* Aim: Quote every line from the top of the listing down to and including the line that contains "seat_gap = 0.5".

* Supplied material:
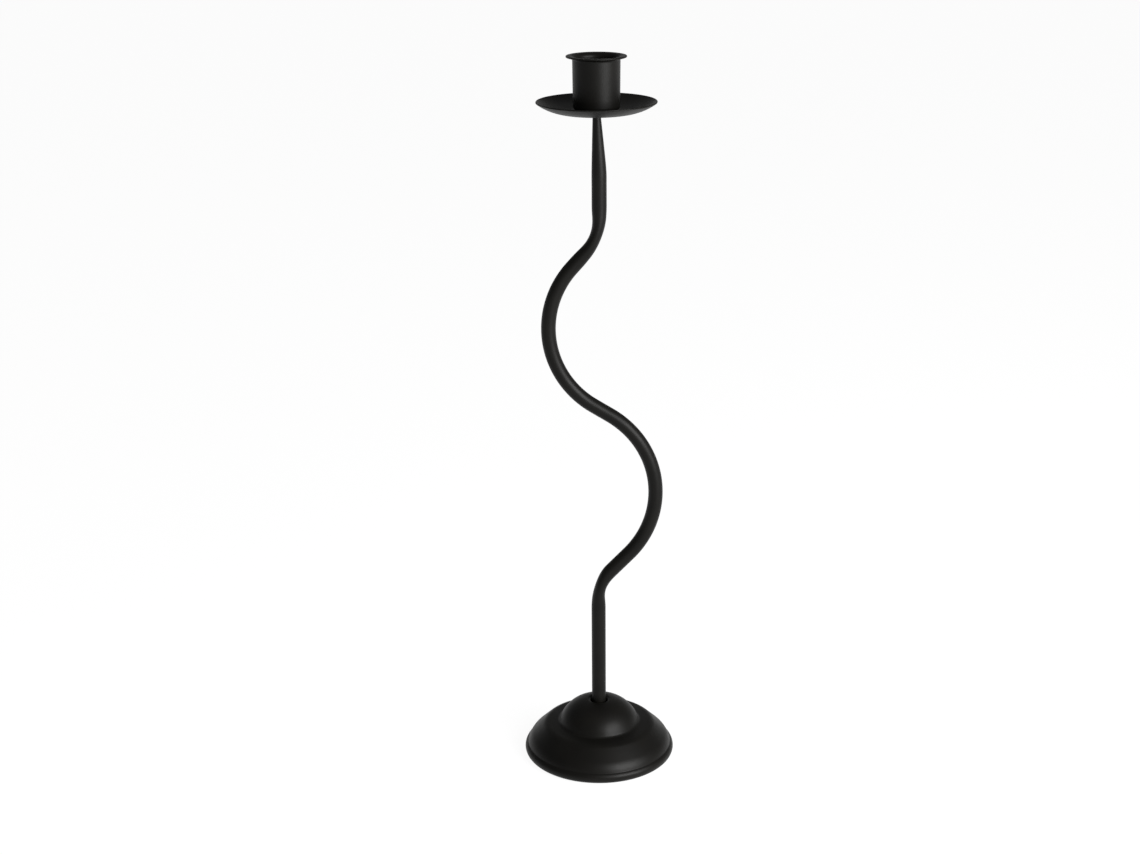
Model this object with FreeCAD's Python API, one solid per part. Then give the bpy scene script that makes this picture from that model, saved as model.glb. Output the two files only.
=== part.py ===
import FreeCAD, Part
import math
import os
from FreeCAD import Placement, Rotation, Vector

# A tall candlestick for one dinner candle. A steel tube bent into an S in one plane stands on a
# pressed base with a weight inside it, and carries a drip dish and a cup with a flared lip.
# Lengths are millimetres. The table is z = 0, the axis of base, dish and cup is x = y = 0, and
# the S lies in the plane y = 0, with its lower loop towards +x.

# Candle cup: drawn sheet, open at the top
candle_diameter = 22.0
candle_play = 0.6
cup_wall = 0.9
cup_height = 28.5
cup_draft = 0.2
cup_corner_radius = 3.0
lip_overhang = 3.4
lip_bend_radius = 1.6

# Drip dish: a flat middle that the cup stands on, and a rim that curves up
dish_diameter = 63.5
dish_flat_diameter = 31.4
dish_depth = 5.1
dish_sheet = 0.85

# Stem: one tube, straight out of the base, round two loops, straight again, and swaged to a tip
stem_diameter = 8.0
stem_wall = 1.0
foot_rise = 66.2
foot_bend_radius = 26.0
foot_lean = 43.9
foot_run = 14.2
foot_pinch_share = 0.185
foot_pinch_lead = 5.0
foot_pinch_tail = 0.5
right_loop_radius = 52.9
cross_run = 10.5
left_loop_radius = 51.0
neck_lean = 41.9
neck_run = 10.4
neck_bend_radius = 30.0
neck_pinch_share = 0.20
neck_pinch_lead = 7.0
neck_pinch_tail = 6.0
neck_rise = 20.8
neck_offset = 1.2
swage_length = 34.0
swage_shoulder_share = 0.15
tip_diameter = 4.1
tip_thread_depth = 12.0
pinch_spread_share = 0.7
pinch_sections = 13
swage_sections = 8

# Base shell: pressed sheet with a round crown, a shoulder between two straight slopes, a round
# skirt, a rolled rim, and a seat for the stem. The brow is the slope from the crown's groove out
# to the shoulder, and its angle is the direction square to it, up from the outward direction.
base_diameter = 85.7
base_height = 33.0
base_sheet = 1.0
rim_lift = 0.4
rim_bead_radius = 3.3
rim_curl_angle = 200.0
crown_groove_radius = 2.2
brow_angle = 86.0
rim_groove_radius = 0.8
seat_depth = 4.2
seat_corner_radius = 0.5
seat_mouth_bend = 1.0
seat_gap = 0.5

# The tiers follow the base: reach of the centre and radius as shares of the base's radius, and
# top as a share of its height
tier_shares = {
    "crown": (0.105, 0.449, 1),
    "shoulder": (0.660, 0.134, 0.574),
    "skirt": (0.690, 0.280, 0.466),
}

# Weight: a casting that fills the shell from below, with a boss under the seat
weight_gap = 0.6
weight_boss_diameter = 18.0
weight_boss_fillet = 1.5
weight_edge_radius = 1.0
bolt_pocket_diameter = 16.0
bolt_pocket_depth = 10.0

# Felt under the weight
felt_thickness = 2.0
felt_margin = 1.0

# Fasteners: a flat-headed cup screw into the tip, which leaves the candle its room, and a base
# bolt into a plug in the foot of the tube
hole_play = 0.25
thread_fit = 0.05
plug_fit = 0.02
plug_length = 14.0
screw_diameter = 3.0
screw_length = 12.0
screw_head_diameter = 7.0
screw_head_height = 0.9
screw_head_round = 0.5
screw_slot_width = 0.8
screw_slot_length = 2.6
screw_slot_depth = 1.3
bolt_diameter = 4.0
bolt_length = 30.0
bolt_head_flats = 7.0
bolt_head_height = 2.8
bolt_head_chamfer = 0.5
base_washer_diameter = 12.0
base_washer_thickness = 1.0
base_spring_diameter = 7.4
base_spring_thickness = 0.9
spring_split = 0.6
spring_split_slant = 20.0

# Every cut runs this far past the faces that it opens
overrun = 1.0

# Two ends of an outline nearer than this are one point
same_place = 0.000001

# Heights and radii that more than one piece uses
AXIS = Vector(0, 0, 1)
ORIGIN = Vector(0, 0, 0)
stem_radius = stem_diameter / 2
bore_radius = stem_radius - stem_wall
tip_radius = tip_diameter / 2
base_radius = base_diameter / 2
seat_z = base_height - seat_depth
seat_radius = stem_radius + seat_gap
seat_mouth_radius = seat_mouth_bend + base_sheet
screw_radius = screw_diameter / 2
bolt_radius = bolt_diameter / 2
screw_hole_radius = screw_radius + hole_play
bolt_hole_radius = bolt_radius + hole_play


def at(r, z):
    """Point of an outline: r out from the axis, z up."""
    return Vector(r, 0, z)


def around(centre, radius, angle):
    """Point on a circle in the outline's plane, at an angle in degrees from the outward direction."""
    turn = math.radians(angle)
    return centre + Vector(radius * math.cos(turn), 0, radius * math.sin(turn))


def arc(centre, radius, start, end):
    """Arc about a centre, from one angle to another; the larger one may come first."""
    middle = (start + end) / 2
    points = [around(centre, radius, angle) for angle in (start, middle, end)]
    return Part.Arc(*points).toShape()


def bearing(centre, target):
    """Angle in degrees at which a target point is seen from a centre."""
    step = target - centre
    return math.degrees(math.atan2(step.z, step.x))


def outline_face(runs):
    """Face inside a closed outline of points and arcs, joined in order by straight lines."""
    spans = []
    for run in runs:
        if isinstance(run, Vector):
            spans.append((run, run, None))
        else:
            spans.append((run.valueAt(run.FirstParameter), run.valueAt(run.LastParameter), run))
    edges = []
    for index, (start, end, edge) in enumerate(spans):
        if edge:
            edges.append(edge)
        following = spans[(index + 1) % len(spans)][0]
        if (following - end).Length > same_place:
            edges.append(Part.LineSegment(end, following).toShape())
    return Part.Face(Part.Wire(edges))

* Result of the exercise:
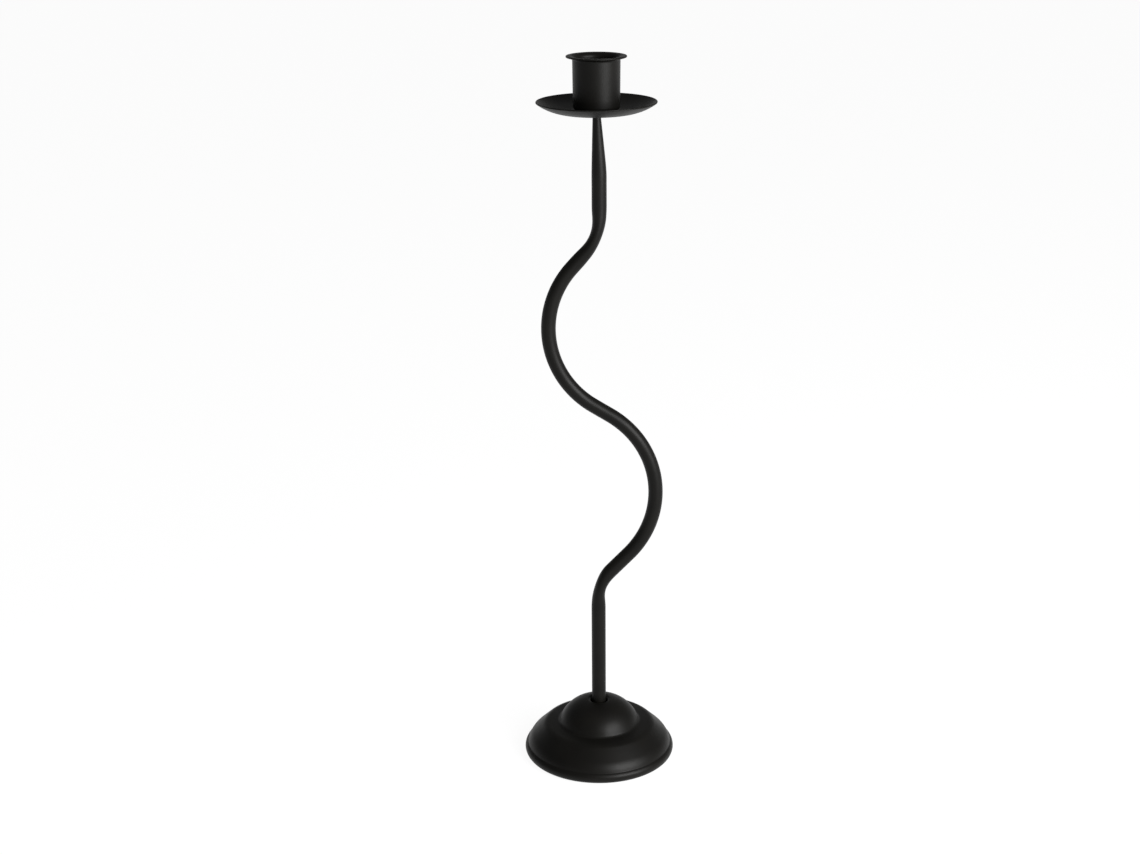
Model this object with FreeCAD's Python API, one solid per part. Then give the bpy scene script that makes this picture from that model, saved as model.glb. Output the two files only.
=== part.py ===
import FreeCAD, Part
import math
import os
from FreeCAD import Placement, Rotation, Vector

# A tall candlestick for one dinner candle. A steel tube bent into an S in one plane stands on a
# pressed base with a weight inside it, and carries a drip dish and a cup with a flared lip.
# Lengths are millimetres. The table is z = 0, the axis of base, dish and cup is x = y = 0, and
# the S lies in the plane y = 0, with its lower loop towards +x.

# Candle cup: drawn sheet, open at the top
candle_diameter = 22.0
candle_play = 0.6
cup_wall = 0.9
cup_height = 28.5
cup_draft = 0.2
cup_corner_radius = 3.0
lip_overhang = 3.4
lip_bend_radius = 1.6

# Drip dish: a flat middle that the cup stands on, and a rim that curves up
dish_diameter = 63.5
dish_flat_diameter = 31.4
dish_depth = 5.1
dish_sheet = 0.85

# Stem: one tube, straight out of the base, round two loops, straight again, and swaged to a tip
stem_diameter = 8.0
stem_wall = 1.0
foot_rise = 66.2
foot_bend_radius = 26.0
foot_lean = 43.9
foot_run = 14.2
foot_pinch_share = 0.185
foot_pinch_lead = 5.0
foot_pinch_tail = 0.5
right_loop_radius = 52.9
cross_run = 10.5
left_loop_radius = 51.0
neck_lean = 41.9
neck_run = 10.4
neck_bend_radius = 30.0
neck_pinch_share = 0.20
neck_pinch_lead = 7.0
neck_pinch_tail = 6.0
neck_rise = 20.8
neck_offset = 1.2
swage_length = 34.0
swage_shoulder_share = 0.15
tip_diameter = 4.1
tip_thread_depth = 12.0
pinch_spread_share = 0.7
pinch_sections = 13
swage_sections = 8

# Base shell: pressed sheet with a round crown, a shoulder between two straight slopes, a round
# skirt, a rolled rim, and a seat for the stem. The brow is the slope from the crown's groove out
# to the shoulder, and its angle is the direction square to it, up from the outward direction.
base_diameter = 85.7
base_height = 33.0
base_sheet = 1.0
rim_lift = 0.4
rim_bead_radius = 3.3
rim_curl_angle = 200.0
crown_groove_radius = 2.2
brow_angle = 86.0
rim_groove_radius = 0.8
seat_depth = 4.2
seat_corner_radius = 0.5
seat_mouth_bend = 1.0
seat_gap = 0.5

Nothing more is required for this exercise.